Although the switch to a virtual format has taken away the in-person experience of LLCs and affinity housing, there may be a "silver lining," said Sarah Morgan, program manager for experiential learning at the Magnuson Center for Entrepreneurship and staff advisor for the Entrepreneurship LLC. Some of the virtual speakers for the Entrepreneurship LLC have been promoted on the Magnuson Center email list and have been available to the entire campus, Morgan said.
Emma Johnson ’24, a member of the Entrepreneurship LLC, joined because she wanted to “meet regularly” with students who had interests in business, and she wasn’t sure if her “passion” for business would fit into her studies of other subjects.
Johnson added that the LLC meets once a week as a group, but there are also bi-weekly small group discussion meetings, one of which is held on Saturday mornings to accommodate international students’ time zones. She also reflected favorably on a recent Entrepreneurship LLC meeting where the community acted as a focus group for the alumni inventors of the new "Who's Down" app.
Alex Munson ’24, joined the Japanese Language Program LLC in order to practice the Japanese language in an “intensive environment.”
“We’re not actually living in the same place now, so it’s a little different than how I envisioned it,” Munson said, but added that he appreciated the experience of meeting virtually with other students in the program once a week to speak Japanese and listen to guest speakers. Although the group is composed of only six students, he said “it’s always a very lively atmosphere regardless of how many people are at any particular meeting.”
In order to participate in LLCs and affinity housing, students fill out applications with prompts specific to each community or house. While some groups, like Thriving Through Transitions, are open exclusively to freshmen, other programs allow upperclassmen to join.
Certain affinity houses today exist in their own buildings, such as Triangle House, La Casa, the Native American House and the Shabazz Center for Intellectual Inquiry.
With the transition to a remote format, LLCs and affinity houses have faced challenges organizing events. However, many of them have adapted their programming to build virtual connections.
Shabazz has faced limitations on its normal, in-person partnerships with the Hopkins Center, but the house has been able to invite professors to speak about their work and their backgrounds to the students, Sackeyfio-Lenoch said.
Middle Eastern Studies professor and faculty advisor for the Arabic Language Program El Mostafa Ouajjani said that the program — which is not open to freshmen — is currently holding weekly meetings for the two students in the program. He added that this is down from its normal twice weekly events of dinner and a Moroccan tea hour. MES professor and faculty advisor for the Arabic Language Program Jamila Chahboun said that one week, she led a cooking class where she taught the students how to make Moroccan food, and that a future discussion would focus on Arabic poetry.
While there are no current members of the Italian LLC, focus is being placed on "providing multiple events every week" that are open to the entire campus, Italian department student advisor Diana Alvarado ’22 wrote in an email statement.

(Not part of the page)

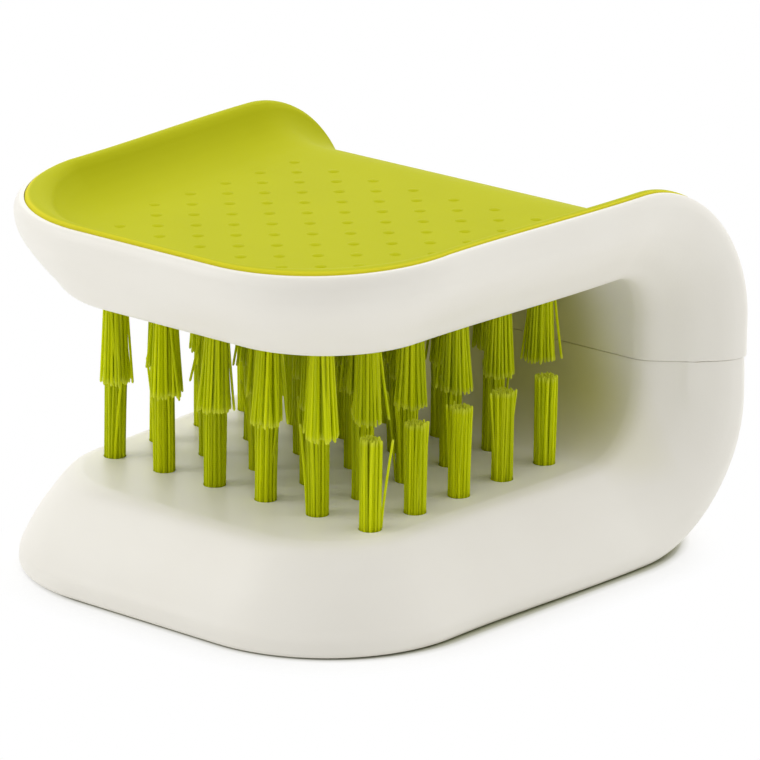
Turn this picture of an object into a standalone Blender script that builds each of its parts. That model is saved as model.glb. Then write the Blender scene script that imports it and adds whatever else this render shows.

As much as these events do serve to bring students together, students have lost the more informal connections in LLCs that come from living in the same place as one another and using shared spaces. Jason Saber '23, a member of the Japanese Language Program who lived in residence with the same LLC last year and is currently living off campus, noted the lack of the conversations that naturally began in the floor common room.
However, the virtual programs are still pushing forward.
“You can see that people are being very resilient and also very creative and innovative right now,” France-Kelly said of the new programming. The abrupt shift to online is “nonetheless challenging,” she said, but added that “we all adapted the way we needed to.”